Do I have sex? Yes, on occasion, I’m single I still want sex but I don’t need sex, I can take care of myself. Do I see other men that I’d love to jump in bed with? Yes, but I don’t. Sex isn’t just what I want. I can get anyone to have sex with me & I can get it anytime I want it -I’m female- but I don’t want it from everyone. Am I hit on a lot? Yes!, my phone blows up everyday all day long. It’s not even flattering anymore to me because they don’t see me, they just see a piece of pussy to put under their belt, my feelings or my self would never be considered. Have I ever thought that one of those guys I ignore could be a good guy? Yes I do. The bad have ruined it for the few good guys that might be out there, I’m not even sure if there is really. Hell I get hit on by women too but I ignore them as well, why would I want my attitude around me 24/7…get it?

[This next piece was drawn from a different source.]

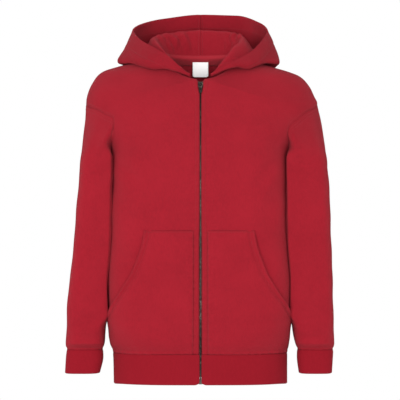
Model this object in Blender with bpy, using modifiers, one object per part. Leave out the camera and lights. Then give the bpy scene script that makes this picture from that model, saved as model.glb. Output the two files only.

I want out of this financial nightmare I’m in so bad. I even thought about being a stripper hahaha but I don’t think my lil boobs will bring me a lot of money in lol. But if I thought for a second they would, I’d be working in Atlanta lol. I could pay all debts off & get me a nice house & ride within 6 months of doing that kinda job. For one, I can dance. For two, I’m sensual & sexual, & I love sex related anything. But what would my kids & grand kid on the way think of me? lol. Plus I’m not in my twenties anymore but at the same time I don’t act like I’m 41 either, some say I don’t look it but I don’t know.
Okay I guess I will quit ranting now, had to get it off my chest. Have a great day everyone!